I have 3 platform perches and 3 T type perches for my 2 ferals, should I put bedding on their platforms or does it not matter? I'm using wood shavings as the substrate in their loft.
heres Marty demonstrating one of the platforms you can see some has made it on them already.


----------



## Charis (Feb 11, 2007)

You need to be careful with wood shavings and birds. The smell can damage their lungs.


----------



## Rouen (Sep 25, 2009)

it's a fairly open loft, the entire front is 1/4" hardware cloth and there are small windows on the sides as well with the same, so air flow isn't an issue(half of the front is closed on windy days and over night just to keep them warm).
so bedding on the platforms, yes or no?


----------



## Charis (Feb 11, 2007)

I'd go with an old towel. I do use old towels.


----------



## maryjane (Jul 15, 2006)

If you do towels, just make sure there aren't any loose or unraveling threads around the edges.

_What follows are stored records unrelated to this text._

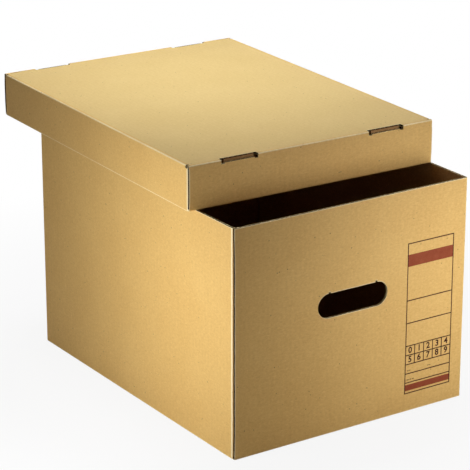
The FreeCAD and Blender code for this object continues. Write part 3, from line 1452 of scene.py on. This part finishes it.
@dataclass
class Label:
    """The form printed on the front wall: a frame, two blank bands, rules and a digit grid.

    rules, grid_rows, bands and marks are heights in millimetres; a mark is its x, its z and its
    width. digit_weight thickens the type, digit_share is its size against its cell, and mark_share
    how thick a mark is against a rule.
    """

    face_y: float
    left: float = 79.5 * MM
    right: float = 147.0 * MM
    low: float = 23.0 * MM
    high: float = 213.7 * MM
    rule: float = 1.3 * MM
    film: float = 0.05 * MM
    digit_weight: float = 0.3 * MM
    digit_share: float = 0.92
    mark_share: float = 0.6
    rules: tuple[float, ...] = (142.0, 113.2, 84.0, 72.1, 60.4, 48.4, 36.6)
    grid_rows: tuple[float, float] = (84.0, 60.4)
    bands: tuple[tuple[float, float], ...] = ((184.8, 199.8), (26.2, 34.0))
    marks: tuple[tuple[float, float, float], ...] = (
        (82.0, 52.2, 2.6), (85.4, 52.2, 2.0), (113.0, 52.6, 2.2), (116.0, 52.6, 1.6),
        (82.0, 40.4, 3.4), (86.4, 40.4, 2.4), (90.0, 40.4, 3.0),
    )

    def ink_block(self, x0: float, x1: float, z0: float, z1: float) -> Patch:
        """A film of ink on the wall's face."""
        low, high = self.face_y - self.film, self.face_y + self.film
        return slab((x0, low, z0), (x1, high, z1), Face.OUTSIDE)

    def line_patches(self) -> list[Patch]:
        """The frame, the rules, the uprights of the digit grid and the short marks.

        Returns:
            A patch for each line.
        """
        half = self.rule / 2
        patches = []
        for z in [self.low / MM, self.high / MM, *self.rules]:
            patches.append(
                self.ink_block(self.left - half, self.right + half, z * MM - half, z * MM + half)
            )
        for x in (self.left, self.right):
            patches.append(self.ink_block(x - half, x + half, self.low, self.high))
        top, bottom = self.grid_rows
        for column in range(1, 5):
            x = self.left + (self.right - self.left) * column / 5
            patches.append(self.ink_block(x - half, x + half, bottom * MM, top * MM))
        for x, z, width in self.marks:
            thin = self.mark_share * half
            patches.append(self.ink_block(x * MM, (x + width) * MM, z * MM - thin, z * MM + thin))
        return patches

    def digit_mesh(
        self, digit: int, centre_x: float, centre_z: float, size: float
    ) -> bpy.types.Mesh:
        """One digit as a thin mesh that stands on the wall's face, its front towards -Y.

        Args:
            digit: which digit.
            centre_x: the middle of its cell on X.
            centre_z: the middle of its cell on Z.
            size: the size of the type.

        Returns:
            The mesh.
        """
        curve = bpy.data.curves.new(f"digit_{digit}", "FONT")
        curve.body = str(digit)
        curve.size = size
        curve.align_x = "CENTER"
        curve.align_y = "CENTER"
        curve.extrude = self.film
        curve.offset = self.digit_weight
        curve.resolution_u = 4
        holder = bpy.data.objects.new(curve.name, curve)
        mesh = bpy.data.meshes.new_from_object(holder)
        count = len(mesh.vertices)
        flat = np.empty(count * 3)
        mesh.vertices.foreach_get("co", flat)
        flat = flat.reshape(-1, 3)
        x, z, y = flat.T
        standing = np.stack([x + centre_x, self.face_y - y, z + centre_z], axis=1)
        mesh.vertices.foreach_set("co", standing.ravel())
        bpy.data.objects.remove(holder)
        bpy.data.curves.remove(curve)
        return mesh

    def build(self) -> None:
        """Make the ink pieces."""
        line_ink = Ink("line_ink", (56, 20, 10), (74, 32, 16)).build()
        band_ink = Ink("band_ink", (140, 62, 34), (152, 78, 46)).build()
        make_piece("label_lines", self.line_patches(), [line_ink], "box", [])
        half = self.rule / 2
        bands = [
            self.ink_block(self.left + half, self.right - half, low * MM, high * MM)
            for low, high in self.bands
        ]
        make_piece("label_bands", bands, [band_ink], "box", [])
        top, bottom = self.grid_rows
        cell_x = (self.right - self.left) / 5
        cell_z = (top - bottom) / 2 * MM
        for digit in range(10):
            column, row = digit % 5, digit // 5
            mesh = self.digit_mesh(
                digit,
                self.left + (column + 0.5) * cell_x,
                top * MM - (row + 0.5) * cell_z,
                self.digit_share * cell_z,
            )
            mesh.materials.clear()
            mesh.materials.append(line_ink)
            piece = bpy.data.objects.new(f"label_digit_{digit}", mesh)
            bpy.context.scene.collection.objects.link(piece)
            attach(piece, "box")
            log.info("label_digit_%d: %d faces, on box", digit, len(mesh.polygons))


@dataclass(frozen=True)
class Lamp:
    """A soft square lamp aimed from one point at another; power in watts, spread in degrees."""

    name: str
    at: tuple[float, float, float]
    to: tuple[float, float, float]
    size: float
    power: float
    colour: tuple[float, float, float]
    spread: float = 180.0

    def build(self) -> None:
        """Hang the lamp, out of the camera's sight."""
        data = bpy.data.lights.new(self.name, "AREA")
        data.shape = "SQUARE"
        data.spread = math.radians(self.spread)
        data.size = self.size
        data.energy = self.power
        data.color = self.colour
        lamp = bpy.data.objects.new(self.name, data)
        lamp.visible_camera = False
        aim(lamp, self.at, self.to)


def aim(
    lamp: bpy.types.Object, at: tuple[float, float, float], to: tuple[float, float, float]
) -> None:
    """Place a lamp, looking at a point.

    Args:
        lamp: the lamp.
        at: where it hangs.
        to: the point that it looks at.
    """
    lamp.location = at
    lamp.rotation_euler = (Vector(to) - Vector(at)).to_track_quat("-Z", "Y").to_euler()
    bpy.context.scene.collection.objects.link(lamp)


@dataclass
class Studio:
    """Floor, lamps, world and camera; heading and pitch in degrees, the lens in millimetres."""

    camera_at: tuple[float, float, float] = (-1.462, -2.161, 1.108)
    heading: float = 33.74
    pitch: float = 19.66
    lens: float = 172.5
    floor_half: float = 6.0
    floor_drop: float = 0.3 * MM
    daylight_from: tuple[float, float, float] = (0.55, 0.3, 0.8)
    daylight_strength: float = 0.72
    daylight_angle: float = 30.0
    lamps: tuple[Lamp, ...] = (
        Lamp("left", (-0.486, -0.155, 0.2), (-0.16, -0.145, 0.2), 0.22, 1.27, (0.96, 1.0, 1.0)),
        Lamp("front", (0.3, -0.65, 0.22), (0.15, -0.22, 0.18), 0.3, 0.57, (0.98, 1.0, 1.0), 80.0),
        Lamp("right_top", (0.6, 0.3, 0.9), (0.05, 0.1, 0.33), 0.6, 1.7, (0.96, 1.0, 1.0)),
        Lamp("top", (-0.1, 0.45, 0.9), (0.02, 0.12, 0.33), 0.6, 0.45, (1.0, 0.95, 0.9), 110.0),
        Lamp("over", (0.0, 0.35, 1.55), (0.03, 0.15, 0.33), 0.35, 0.82, (0.92, 1.0, 1.0), 45.0),
    )

    def floor(self) -> None:
        """A pale floor that reads as white to the camera and keeps the object's shadow."""
        half = [-self.floor_half, self.floor_half]
        x, y = np.meshgrid(half, half, indexing="ij")
        points = np.stack([x, y, np.full_like(x, -self.floor_drop)], axis=-1).reshape(-1, 3)
        mesh = bpy.data.meshes.new("floor")
        mesh.from_pydata(points.tolist(), [], [(0, 2, 3, 1)])
        floor = bpy.data.objects.new("floor", mesh)
        bpy.context.scene.collection.objects.link(floor)
        shader = Shader("floor_paper")
        shader.set(Base_Color=(0.5, 0.5, 0.5, 1.0), Roughness=0.9)
        spot = shader.node("ShaderNodeTexCoord", output="Object")
        away = shader.node("ShaderNodeVectorMath", {"operation": "LENGTH"}, {0: spot}, "Value")
        share = shader.ramp(away, 0.3, 0.75, 0.9, 1.0)
        glow = shader.node(
            "ShaderNodeEmission", {}, {"Color": (1.0, 1.0, 1.0, 1.0), "Strength": 1.0}
        )
        shader.show(
            shader.node(
                "ShaderNodeMixShader", {}, {0: shader.seen() * share, 1: shader.surface, 2: glow}
            )
        )
        mesh.materials.append(shader.material)

    def world(self) -> None:
        """Pale to the camera, a dim warm grey to everything else."""
        world = bpy.data.worlds.new("studio")
        bpy.context.scene.world = world
        tree = NodeTree(world, "ShaderNodeOutputWorld")
        camera = tree.node("ShaderNodeLightPath", output="Is Camera Ray")
        dim = tree.node(
            "ShaderNodeBackground", {}, {"Color": (1.0, 0.7, 0.5, 1.0), "Strength": 0.06}
        )
        pale = tree.node("ShaderNodeBackground", {}, {"Strength": 1.0})
        tree.show(tree.node("ShaderNodeMixShader", {}, {0: camera, 1: dim, 2: pale}))

    def daylight(self) -> None:
        """Even light from one direction, soft at its shadows' edges, the same at every height."""
        data = bpy.data.lights.new("daylight", "SUN")
        data.energy = self.daylight_strength
        data.angle = math.radians(self.daylight_angle)
        aim(bpy.data.objects.new("daylight", data), self.daylight_from, (0.0, 0.0, 0.0))

    def camera(self) -> None:
        """A long lens at the front left, a little above the lid."""
        data = bpy.data.cameras.new("camera")
        data.lens = self.lens
        data.sensor_width = 36.0
        data.clip_end = 30.0
        camera = bpy.data.objects.new("camera", data)
        camera.location = self.camera_at
        camera.rotation_euler = Euler(
            (math.radians(90.0 - self.pitch), 0.0, math.radians(-self.heading)), "XYZ"
        )
        bpy.context.scene.collection.objects.link(camera)
        bpy.context.scene.camera = camera

    def build(self) -> None:
        """Set the stage."""
        bpy.context.scene.view_settings.view_transform = "Standard"
        self.floor()
        self.world()
        for lamp in self.lamps:
            lamp.build()
        self.daylight()
        self.camera()


# ---- the whole -----------------------------------------------------------------------------------


def lid_half_sizes(turn: float) -> tuple[float, float]:
    """Half the flat top panel's width and length.

    A rectangle turned by a small angle has a box whose half sizes are a cos + b sin and a sin + b
    cos, which are solved for a and b.

    Args:
        turn: the lid's turn about Z, in radians.

    Returns:
        Half the width and half the length, without the folds.
    """
    low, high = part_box("lid_top_panel")
    box_x, box_y = (high.x - low.x) / 2, (high.y - low.y) / 2
    cosine, sine = math.cos(turn), abs(math.sin(turn))
    scale = cosine**2 - sine**2
    return (box_x * cosine - box_y * sine) / scale, (box_y * cosine - box_x * sine) / scale


def main() -> None:
    """Build the box, its lid, the print and the studio."""
    logging.basicConfig(level=logging.INFO, format="%(message)s")
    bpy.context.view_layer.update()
    flap_low, flap_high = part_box("left_bottom_flap")
    # The box's recessed core shows the pale edge tone, a painted highlight that makes the rims read
    # as pale lines; the lid keeps the dark flute tone.
    board = Board(thickness=flap_high.z - flap_low.z, hollow=Face.EDGE)
    front_low, front_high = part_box("front_wall")
    right_low, right_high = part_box("right_wall")
    handle_low, handle_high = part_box("front_handle_flap")
    fold = right_high.x - front_high.x
    setback = right_high.x + front_low.x
    die_cut = 0.5 * MM
    turn = math.radians(LID_TURN)
    body = Body(
        board=board,
        wall_x=right_high.x,
        wall_y=right_high.y,
        height=right_high.z,
        fold=fold,
        setback=setback,
        hole_width=handle_high.x - handle_low.x + 2 * die_cut,
        hole_height=handle_high.z - handle_low.z + 2 * die_cut,
        hole_top=handle_low.z - die_cut,
    )
    body.build()
    Flaps(board, body.front, body.side).build()
    panel_x, panel_y = lid_half_sizes(turn)
    top_low, top_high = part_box("lid_top_panel")
    skirt_low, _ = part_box("lid_right_skirt")
    lid = Lid(
        board=replace(board, hollow=Face.FLUTE),
        half_x=panel_x + fold,
        half_y=panel_y + fold,
        height=top_high.z - skirt_low.z,
        fold=fold,
        setback=setback,
        turn=turn,
        middle=np.array([(top_low.x + top_high.x) / 2, (top_low.y + top_high.y) / 2, skirt_low.z]),
    )
    lid.build()
    Label(face_y=front_low.y).build()
    Studio().build()


if __name__ == "__main__":
    main()
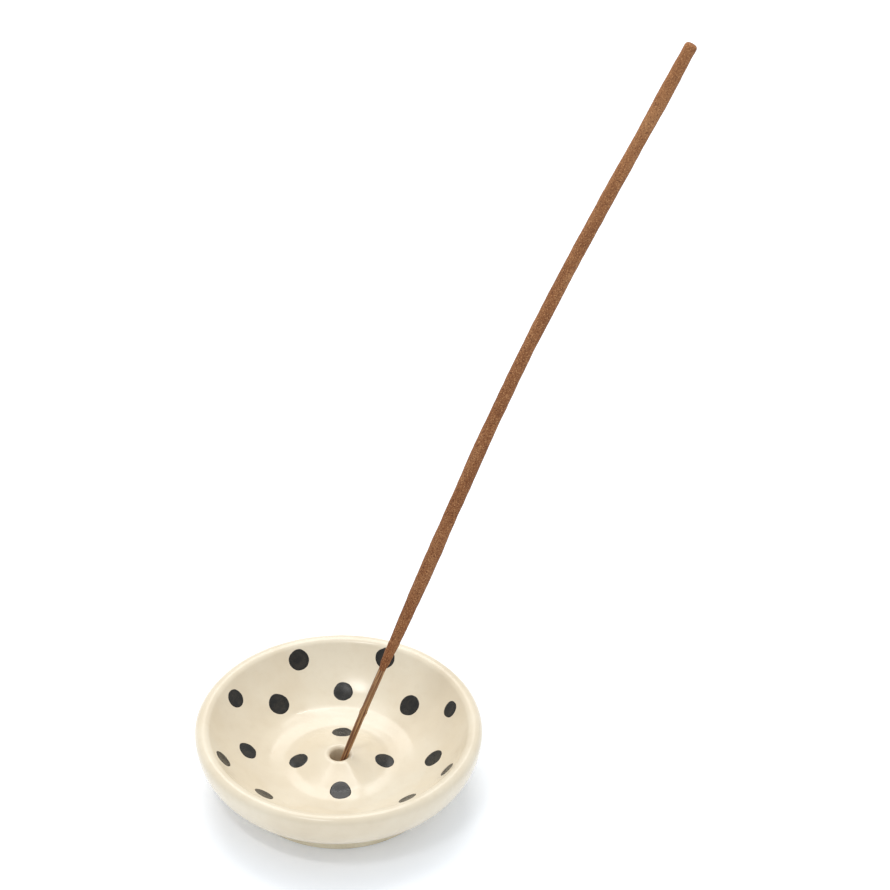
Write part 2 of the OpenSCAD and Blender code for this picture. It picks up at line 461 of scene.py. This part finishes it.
class RodMesh:
    """The vertices and faces of a round rod that follows the stick, built ring by ring."""

    def __init__(self):
        self.verts, self.faces, self.rest = [], [], []

    def ring(self, length, radius_at):
        """Adds a ring of vertices at a length, and gives the number of its first one."""
        centre, side, other = stick_frame(length)
        start = len(self.verts)
        for k in range(ROD_SIDES):
            a = 2 * math.pi * k / ROD_SIDES
            r = radius_at(length, a)
            self.verts.append(centre + side * (r * math.cos(a)) + other * (r * math.sin(a)))
            self.rest.append(Vector((r * math.cos(a), r * math.sin(a), length)))
        return start

    def band(self, low, high):
        """Joins two rings with faces that look outwards when the second is higher up."""
        for k in range(ROD_SIDES):
            n = (k + 1) % ROD_SIDES
            self.faces.append((low + k, low + n, high + n, high + k))

    def cap(self, start, length, upwards):
        """Closes a ring with a fan of faces round the stick's centre."""
        centre, _side, _other = stick_frame(length)
        middle = len(self.verts)
        self.verts.append(centre)
        self.rest.append(Vector((0, 0, length)))
        for k in range(ROD_SIDES):
            n = (k + 1) % ROD_SIDES
            pair = (start + k, start + n) if upwards else (start + n, start + k)
            self.faces.append((*pair, middle))

    def hollow(self, foot_ring, foot, bore):
        """Opens the rod's foot and bores it from there to just past the splint's upper end."""
        top = STICK_LEN - CORE_INSET + 0.1 * MM
        depths = [foot + (top - foot) * k / COAT_BORE_STEPS for k in range(COAT_BORE_STEPS + 1)]
        rings = [self.ring(length, lambda _length, _angle: bore) for length in depths]
        self.band(rings[0], foot_ring)
        for low, high in zip(rings, rings[1:]):
            self.band(high, low)
        self.cap(rings[-1], depths[-1], upwards=False)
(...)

I put in towels for some of my older birds in their boxes and had that issue once.


----------



## spirit wings (Mar 29, 2008)

I think the shavings will just get blown off with them flying up there, but just try to toss a handfull up there after you scrape the ledge to soak up some droppings would not hurt anything.


----------



## Ed (Sep 18, 2008)

IMO if you put anything on that platform perch its just going to get knocked off when they fly up there.
It should be just fine without anything on it at all.
I would just scrape the platform daily.


----------



## Rouen (Sep 25, 2009)

I was going to put a lip on the edge of the perches if you guys though they'd need some extra insulation.
Thanks for the input


----------



## TerriB (Nov 16, 2003)

If the perches are wide enough that the bird can securely turn to face the wall, they will tend to turn and do most of their pooping over the edge. I've noticed that my birds will usually adjust their stance untill their back toes are over the edge before they poop. Makes clean up much easier.


----------